From the listing that follows, extract every line and set it down unaltered.

* Data for processing
** BEGIN **

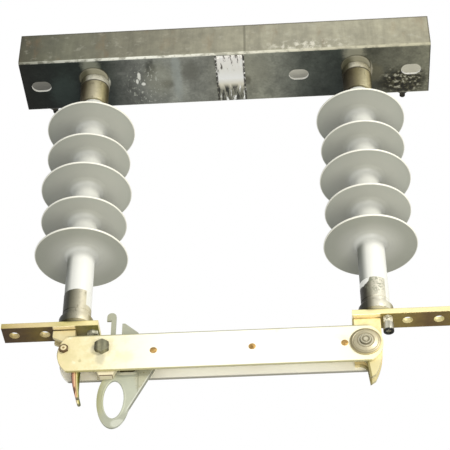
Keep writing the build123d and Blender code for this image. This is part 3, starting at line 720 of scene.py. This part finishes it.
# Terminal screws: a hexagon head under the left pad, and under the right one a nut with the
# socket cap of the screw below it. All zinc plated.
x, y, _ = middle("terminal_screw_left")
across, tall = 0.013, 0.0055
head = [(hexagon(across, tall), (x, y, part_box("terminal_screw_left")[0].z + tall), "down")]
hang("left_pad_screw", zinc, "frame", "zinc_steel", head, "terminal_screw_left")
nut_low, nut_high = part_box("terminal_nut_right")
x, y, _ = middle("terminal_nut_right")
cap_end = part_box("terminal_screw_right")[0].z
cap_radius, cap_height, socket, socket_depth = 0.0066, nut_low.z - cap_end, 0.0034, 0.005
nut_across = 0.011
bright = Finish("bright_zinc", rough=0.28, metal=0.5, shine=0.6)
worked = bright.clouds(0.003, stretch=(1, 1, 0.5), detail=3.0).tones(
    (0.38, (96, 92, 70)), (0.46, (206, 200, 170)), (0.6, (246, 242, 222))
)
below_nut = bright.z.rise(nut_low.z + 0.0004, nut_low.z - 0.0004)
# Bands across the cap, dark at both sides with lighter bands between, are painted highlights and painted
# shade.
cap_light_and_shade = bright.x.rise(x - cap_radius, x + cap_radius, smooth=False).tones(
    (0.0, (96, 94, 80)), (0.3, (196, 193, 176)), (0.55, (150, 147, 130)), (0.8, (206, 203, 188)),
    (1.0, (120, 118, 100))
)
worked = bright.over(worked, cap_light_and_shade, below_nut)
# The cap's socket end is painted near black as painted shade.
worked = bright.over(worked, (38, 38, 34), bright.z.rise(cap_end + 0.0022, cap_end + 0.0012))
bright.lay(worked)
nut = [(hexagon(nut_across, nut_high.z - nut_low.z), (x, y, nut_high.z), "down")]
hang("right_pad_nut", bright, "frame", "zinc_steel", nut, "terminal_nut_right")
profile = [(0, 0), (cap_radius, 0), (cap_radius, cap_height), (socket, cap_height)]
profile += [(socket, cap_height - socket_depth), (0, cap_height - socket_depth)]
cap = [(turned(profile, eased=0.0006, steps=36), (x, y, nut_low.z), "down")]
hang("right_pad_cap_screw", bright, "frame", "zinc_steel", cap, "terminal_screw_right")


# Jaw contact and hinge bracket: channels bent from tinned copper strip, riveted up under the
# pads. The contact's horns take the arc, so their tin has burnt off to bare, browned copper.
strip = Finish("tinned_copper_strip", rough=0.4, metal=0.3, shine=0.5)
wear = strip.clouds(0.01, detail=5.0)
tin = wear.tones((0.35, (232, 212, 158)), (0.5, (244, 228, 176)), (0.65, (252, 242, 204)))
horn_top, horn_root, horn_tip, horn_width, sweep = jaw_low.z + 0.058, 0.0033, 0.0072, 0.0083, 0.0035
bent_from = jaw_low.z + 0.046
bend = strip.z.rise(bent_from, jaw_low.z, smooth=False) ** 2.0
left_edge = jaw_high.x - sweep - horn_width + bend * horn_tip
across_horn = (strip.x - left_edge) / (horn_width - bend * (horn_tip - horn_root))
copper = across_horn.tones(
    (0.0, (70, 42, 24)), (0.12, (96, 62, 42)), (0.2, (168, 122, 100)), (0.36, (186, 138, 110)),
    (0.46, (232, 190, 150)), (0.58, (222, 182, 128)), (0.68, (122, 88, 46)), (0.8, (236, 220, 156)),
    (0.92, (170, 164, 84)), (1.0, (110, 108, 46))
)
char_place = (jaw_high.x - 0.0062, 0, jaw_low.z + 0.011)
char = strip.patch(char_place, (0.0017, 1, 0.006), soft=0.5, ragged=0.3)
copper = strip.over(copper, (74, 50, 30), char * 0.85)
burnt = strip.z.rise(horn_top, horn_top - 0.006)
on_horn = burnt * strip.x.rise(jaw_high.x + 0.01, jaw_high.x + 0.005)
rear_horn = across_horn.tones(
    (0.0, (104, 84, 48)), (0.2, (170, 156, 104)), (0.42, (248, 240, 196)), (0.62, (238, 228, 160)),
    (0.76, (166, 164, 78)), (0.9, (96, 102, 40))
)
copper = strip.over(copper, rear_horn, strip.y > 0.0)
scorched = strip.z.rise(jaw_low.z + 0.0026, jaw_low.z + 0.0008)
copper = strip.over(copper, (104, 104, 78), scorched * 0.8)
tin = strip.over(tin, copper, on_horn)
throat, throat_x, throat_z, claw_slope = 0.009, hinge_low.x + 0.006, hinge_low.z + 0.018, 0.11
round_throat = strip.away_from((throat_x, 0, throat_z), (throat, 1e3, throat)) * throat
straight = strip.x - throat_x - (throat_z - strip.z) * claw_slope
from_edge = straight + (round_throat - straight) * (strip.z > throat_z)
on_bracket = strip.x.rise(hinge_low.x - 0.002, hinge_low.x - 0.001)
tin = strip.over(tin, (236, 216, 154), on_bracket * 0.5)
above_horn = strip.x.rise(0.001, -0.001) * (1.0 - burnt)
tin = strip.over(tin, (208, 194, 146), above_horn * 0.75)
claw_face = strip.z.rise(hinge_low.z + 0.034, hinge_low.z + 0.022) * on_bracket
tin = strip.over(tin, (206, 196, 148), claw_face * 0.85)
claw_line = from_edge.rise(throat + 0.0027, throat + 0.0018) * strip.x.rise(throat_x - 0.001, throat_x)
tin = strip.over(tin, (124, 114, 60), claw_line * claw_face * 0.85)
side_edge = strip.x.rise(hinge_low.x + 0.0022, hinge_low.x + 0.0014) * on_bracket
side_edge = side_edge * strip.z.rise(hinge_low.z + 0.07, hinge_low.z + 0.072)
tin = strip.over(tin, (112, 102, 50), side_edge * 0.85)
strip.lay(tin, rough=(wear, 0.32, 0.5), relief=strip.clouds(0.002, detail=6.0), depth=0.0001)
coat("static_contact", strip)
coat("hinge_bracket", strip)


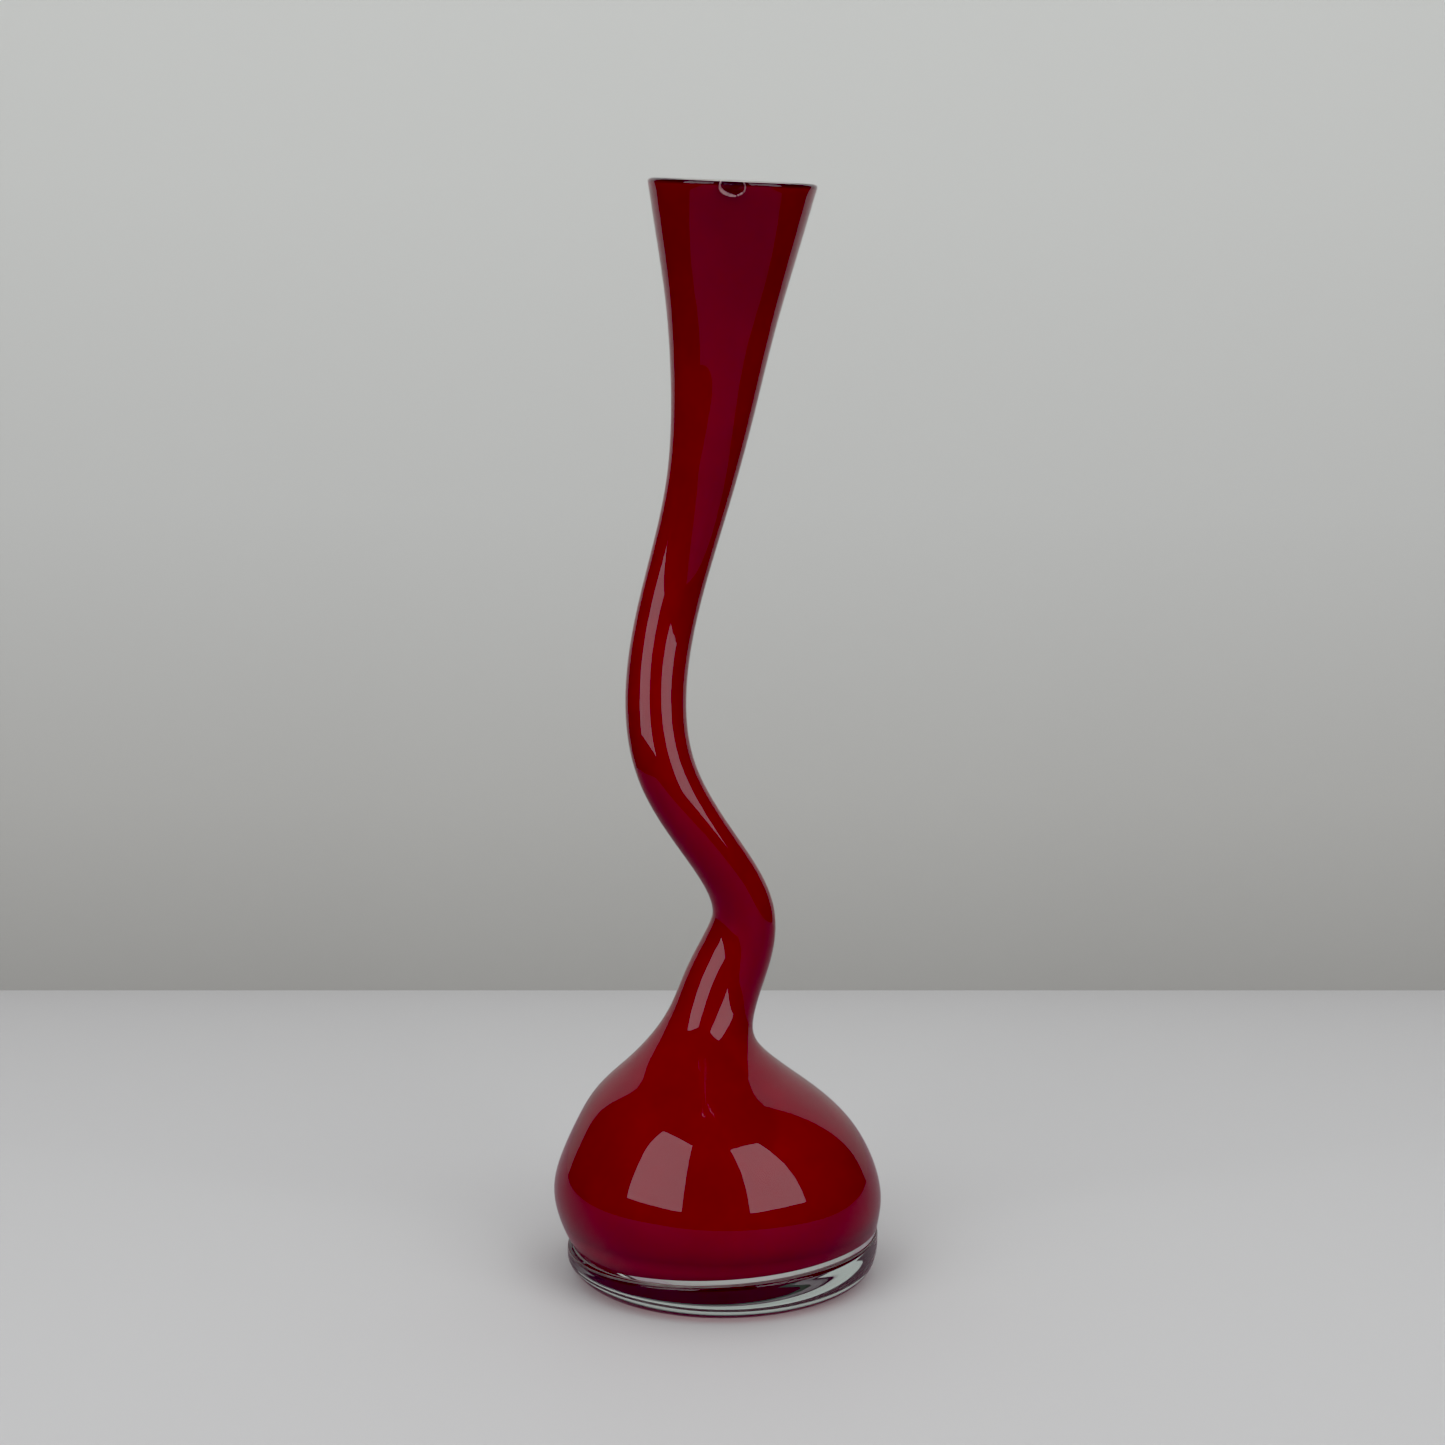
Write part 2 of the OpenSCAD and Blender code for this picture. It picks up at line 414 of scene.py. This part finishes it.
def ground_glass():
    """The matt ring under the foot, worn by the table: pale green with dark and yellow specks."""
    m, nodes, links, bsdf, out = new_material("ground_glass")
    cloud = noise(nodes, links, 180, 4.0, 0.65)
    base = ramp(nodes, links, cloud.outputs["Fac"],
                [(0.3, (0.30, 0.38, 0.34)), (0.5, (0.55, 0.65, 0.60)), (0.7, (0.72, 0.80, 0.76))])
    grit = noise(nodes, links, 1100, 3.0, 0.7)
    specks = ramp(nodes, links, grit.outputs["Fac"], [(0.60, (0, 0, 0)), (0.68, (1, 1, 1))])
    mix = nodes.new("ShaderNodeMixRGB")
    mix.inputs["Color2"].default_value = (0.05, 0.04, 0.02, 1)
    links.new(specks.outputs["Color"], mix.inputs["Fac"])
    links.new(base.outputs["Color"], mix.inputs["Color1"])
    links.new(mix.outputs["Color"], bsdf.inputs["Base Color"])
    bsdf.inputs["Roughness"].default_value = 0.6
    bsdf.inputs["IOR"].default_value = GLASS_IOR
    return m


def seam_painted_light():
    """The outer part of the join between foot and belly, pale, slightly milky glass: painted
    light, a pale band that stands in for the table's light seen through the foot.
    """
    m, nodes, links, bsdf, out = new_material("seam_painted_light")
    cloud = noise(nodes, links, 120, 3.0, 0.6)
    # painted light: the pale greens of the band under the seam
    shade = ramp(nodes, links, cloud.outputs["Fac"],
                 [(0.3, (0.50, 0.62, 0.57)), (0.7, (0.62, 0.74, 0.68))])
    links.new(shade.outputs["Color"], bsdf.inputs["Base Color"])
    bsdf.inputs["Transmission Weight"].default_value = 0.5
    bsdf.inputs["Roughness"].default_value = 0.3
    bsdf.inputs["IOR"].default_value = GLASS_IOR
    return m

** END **

* Expected answer
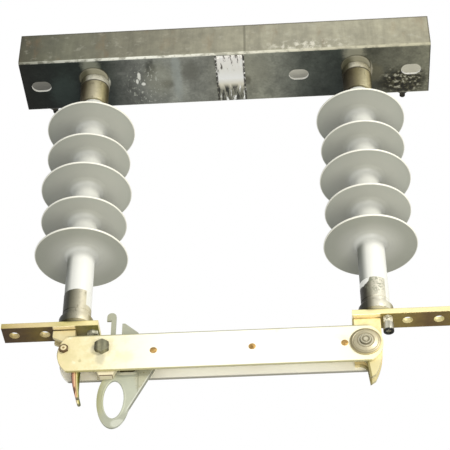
Keep writing the build123d and Blender code for this image. This is part 3, starting at line 720 of scene.py. This part finishes it.
# Terminal screws: a hexagon head under the left pad, and under the right one a nut with the
# socket cap of the screw below it. All zinc plated.
x, y, _ = middle("terminal_screw_left")
across, tall = 0.013, 0.0055
head = [(hexagon(across, tall), (x, y, part_box("terminal_screw_left")[0].z + tall), "down")]
hang("left_pad_screw", zinc, "frame", "zinc_steel", head, "terminal_screw_left")
nut_low, nut_high = part_box("terminal_nut_right")
x, y, _ = middle("terminal_nut_right")
cap_end = part_box("terminal_screw_right")[0].z
cap_radius, cap_height, socket, socket_depth = 0.0066, nut_low.z - cap_end, 0.0034, 0.005
nut_across = 0.011
bright = Finish("bright_zinc", rough=0.28, metal=0.5, shine=0.6)
worked = bright.clouds(0.003, stretch=(1, 1, 0.5), detail=3.0).tones(
    (0.38, (96, 92, 70)), (0.46, (206, 200, 170)), (0.6, (246, 242, 222))
)
below_nut = bright.z.rise(nut_low.z + 0.0004, nut_low.z - 0.0004)
# Bands across the cap, dark at both sides with lighter bands between, are painted highlights and painted
# shade.
cap_light_and_shade = bright.x.rise(x - cap_radius, x + cap_radius, smooth=False).tones(
    (0.0, (96, 94, 80)), (0.3, (196, 193, 176)), (0.55, (150, 147, 130)), (0.8, (206, 203, 188)),
    (1.0, (120, 118, 100))
)
worked = bright.over(worked, cap_light_and_shade, below_nut)
# The cap's socket end is painted near black as painted shade.
worked = bright.over(worked, (38, 38, 34), bright.z.rise(cap_end + 0.0022, cap_end + 0.0012))
bright.lay(worked)
nut = [(hexagon(nut_across, nut_high.z - nut_low.z), (x, y, nut_high.z), "down")]
hang("right_pad_nut", bright, "frame", "zinc_steel", nut, "terminal_nut_right")
profile = [(0, 0), (cap_radius, 0), (cap_radius, cap_height), (socket, cap_height)]
profile += [(socket, cap_height - socket_depth), (0, cap_height - socket_depth)]
cap = [(turned(profile, eased=0.0006, steps=36), (x, y, nut_low.z), "down")]
hang("right_pad_cap_screw", bright, "frame", "zinc_steel", cap, "terminal_screw_right")


# Jaw contact and hinge bracket: channels bent from tinned copper strip, riveted up under the
# pads. The contact's horns take the arc, so their tin has burnt off to bare, browned copper.
strip = Finish("tinned_copper_strip", rough=0.4, metal=0.3, shine=0.5)
wear = strip.clouds(0.01, detail=5.0)
tin = wear.tones((0.35, (232, 212, 158)), (0.5, (244, 228, 176)), (0.65, (252, 242, 204)))
horn_top, horn_root, horn_tip, horn_width, sweep = jaw_low.z + 0.058, 0.0033, 0.0072, 0.0083, 0.0035
bent_from = jaw_low.z + 0.046
bend = strip.z.rise(bent_from, jaw_low.z, smooth=False) ** 2.0
left_edge = jaw_high.x - sweep - horn_width + bend * horn_tip
across_horn = (strip.x - left_edge) / (horn_width - bend * (horn_tip - horn_root))
copper = across_horn.tones(
    (0.0, (70, 42, 24)), (0.12, (96, 62, 42)), (0.2, (168, 122, 100)), (0.36, (186, 138, 110)),
    (0.46, (232, 190, 150)), (0.58, (222, 182, 128)), (0.68, (122, 88, 46)), (0.8, (236, 220, 156)),
    (0.92, (170, 164, 84)), (1.0, (110, 108, 46))
)
char_place = (jaw_high.x - 0.0062, 0, jaw_low.z + 0.011)
char = strip.patch(char_place, (0.0017, 1, 0.006), soft=0.5, ragged=0.3)
copper = strip.over(copper, (74, 50, 30), char * 0.85)
burnt = strip.z.rise(horn_top, horn_top - 0.006)
on_horn = burnt * strip.x.rise(jaw_high.x + 0.01, jaw_high.x + 0.005)
rear_horn = across_horn.tones(
    (0.0, (104, 84, 48)), (0.2, (170, 156, 104)), (0.42, (248, 240, 196)), (0.62, (238, 228, 160)),
    (0.76, (166, 164, 78)), (0.9, (96, 102, 40))
)
copper = strip.over(copper, rear_horn, strip.y > 0.0)
scorched = strip.z.rise(jaw_low.z + 0.0026, jaw_low.z + 0.0008)
copper = strip.over(copper, (104, 104, 78), scorched * 0.8)
tin = strip.over(tin, copper, on_horn)
throat, throat_x, throat_z, claw_slope = 0.009, hinge_low.x + 0.006, hinge_low.z + 0.018, 0.11
round_throat = strip.away_from((throat_x, 0, throat_z), (throat, 1e3, throat)) * throat
straight = strip.x - throat_x - (throat_z - strip.z) * claw_slope
from_edge = straight + (round_throat - straight) * (strip.z > throat_z)
on_bracket = strip.x.rise(hinge_low.x - 0.002, hinge_low.x - 0.001)
tin = strip.over(tin, (236, 216, 154), on_bracket * 0.5)
above_horn = strip.x.rise(0.001, -0.001) * (1.0 - burnt)
tin = strip.over(tin, (208, 194, 146), above_horn * 0.75)
claw_face = strip.z.rise(hinge_low.z + 0.034, hinge_low.z + 0.022) * on_bracket
tin = strip.over(tin, (206, 196, 148), claw_face * 0.85)
claw_line = from_edge.rise(throat + 0.0027, throat + 0.0018) * strip.x.rise(throat_x - 0.001, throat_x)
tin = strip.over(tin, (124, 114, 60), claw_line * claw_face * 0.85)
side_edge = strip.x.rise(hinge_low.x + 0.0022, hinge_low.x + 0.0014) * on_bracket
side_edge = side_edge * strip.z.rise(hinge_low.z + 0.07, hinge_low.z + 0.072)
tin = strip.over(tin, (112, 102, 50), side_edge * 0.85)
strip.lay(tin, rough=(wear, 0.32, 0.5), relief=strip.clouds(0.002, detail=6.0), depth=0.0001)
coat("static_contact", strip)
coat("hinge_bracket", strip)


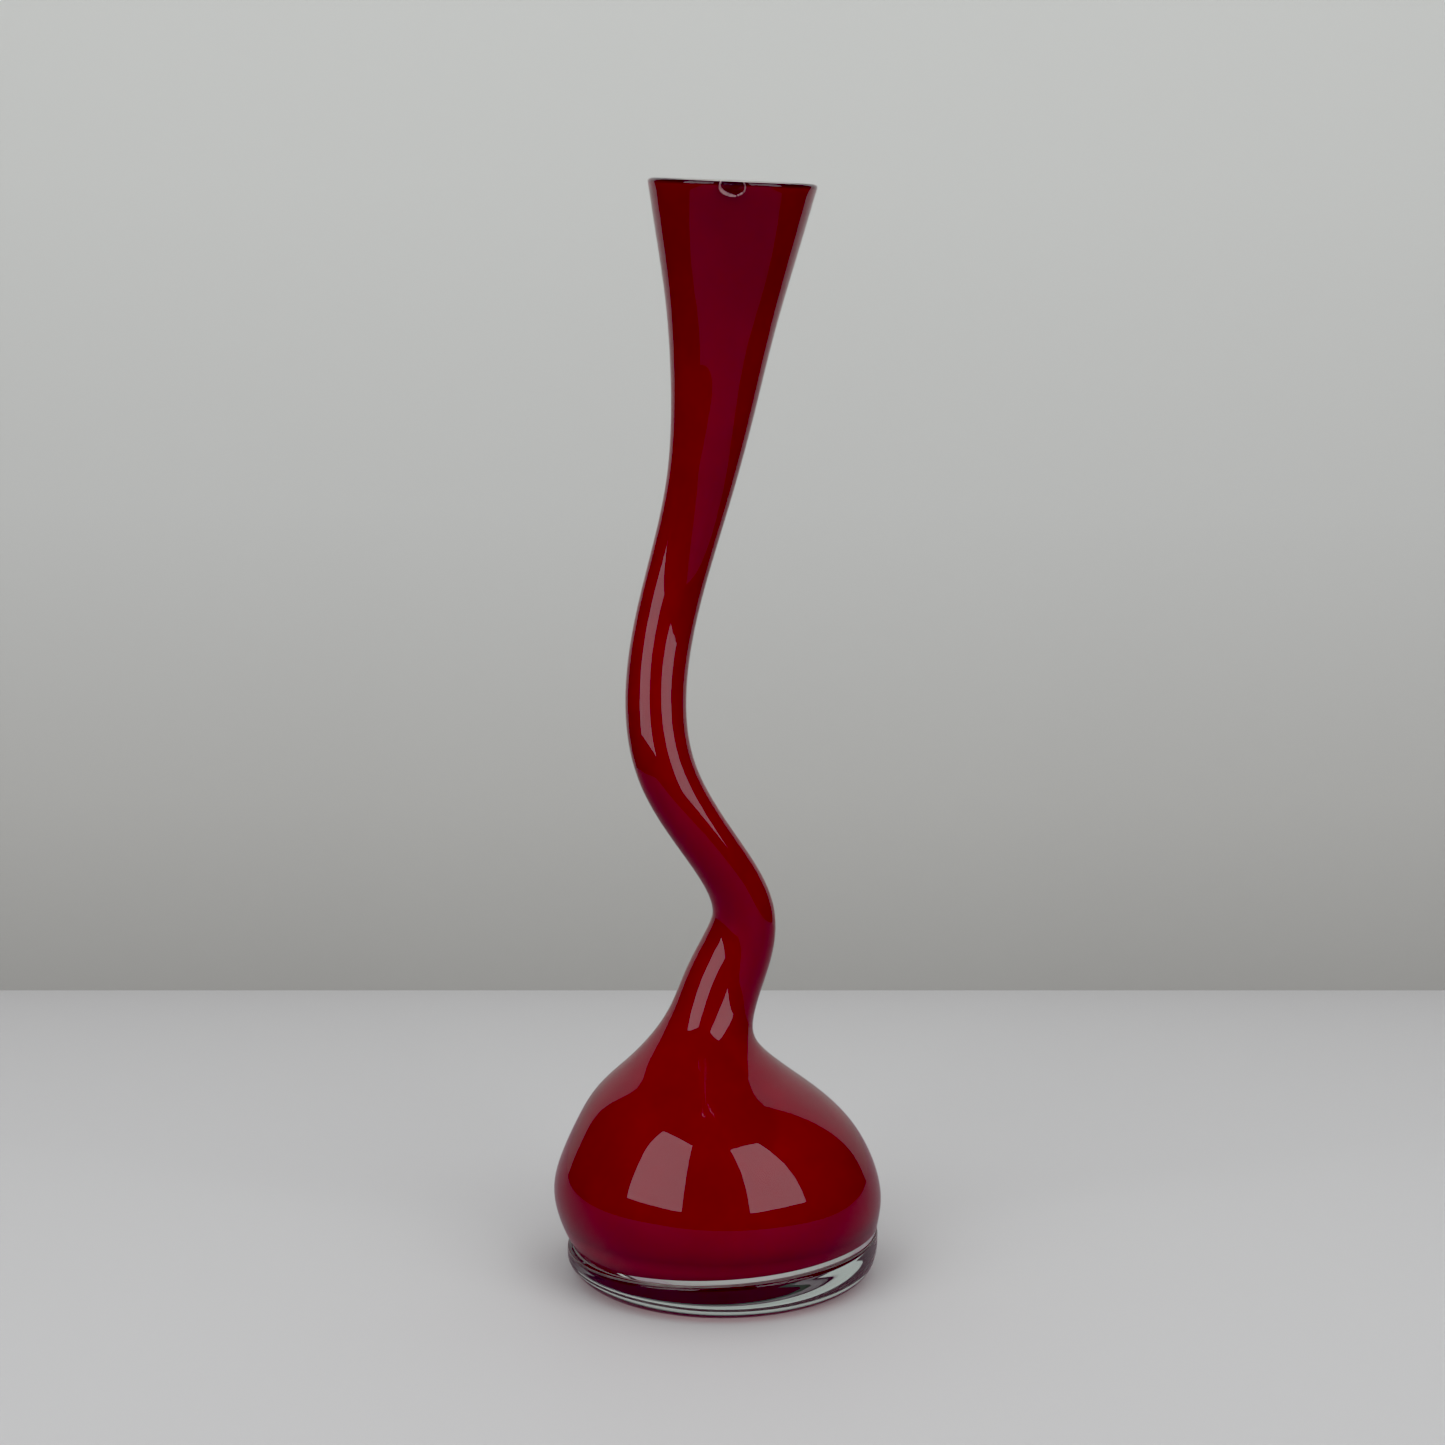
Write part 2 of the OpenSCAD and Blender code for this picture. It picks up at line 414 of scene.py. This part finishes it.
def ground_glass():
    """The matt ring under the foot, worn by the table: pale green with dark and yellow specks."""
    m, nodes, links, bsdf, out = new_material("ground_glass")
    cloud = noise(nodes, links, 180, 4.0, 0.65)
    base = ramp(nodes, links, cloud.outputs["Fac"],
                [(0.3, (0.30, 0.38, 0.34)), (0.5, (0.55, 0.65, 0.60)), (0.7, (0.72, 0.80, 0.76))])
    grit = noise(nodes, links, 1100, 3.0, 0.7)
    specks = ramp(nodes, links, grit.outputs["Fac"], [(0.60, (0, 0, 0)), (0.68, (1, 1, 1))])
    mix = nodes.new("ShaderNodeMixRGB")
    mix.inputs["Color2"].default_value = (0.05, 0.04, 0.02, 1)
    links.new(specks.outputs["Color"], mix.inputs["Fac"])
    links.new(base.outputs["Color"], mix.inputs["Color1"])
    links.new(mix.outputs["Color"], bsdf.inputs["Base Color"])
    bsdf.inputs["Roughness"].default_value = 0.6
    bsdf.inputs["IOR"].default_value = GLASS_IOR
    return m


def seam_painted_light():
    """The outer part of the join between foot and belly, pale, slightly milky glass: painted
    light, a pale band that stands in for the table's light seen through the foot.
    """
    m, nodes, links, bsdf, out = new_material("seam_painted_light")
    cloud = noise(nodes, links, 120, 3.0, 0.6)
    # painted light: the pale greens of the band under the seam
    shade = ramp(nodes, links, cloud.outputs["Fac"],
                 [(0.3, (0.50, 0.62, 0.57)), (0.7, (0.62, 0.74, 0.68))])
    links.new(shade.outputs["Color"], bsdf.inputs["Base Color"])
    bsdf.inputs["Transmission Weight"].default_value = 0.5
    bsdf.inputs["Roughness"].default_value = 0.3
    bsdf.inputs["IOR"].default_value = GLASS_IOR
    return m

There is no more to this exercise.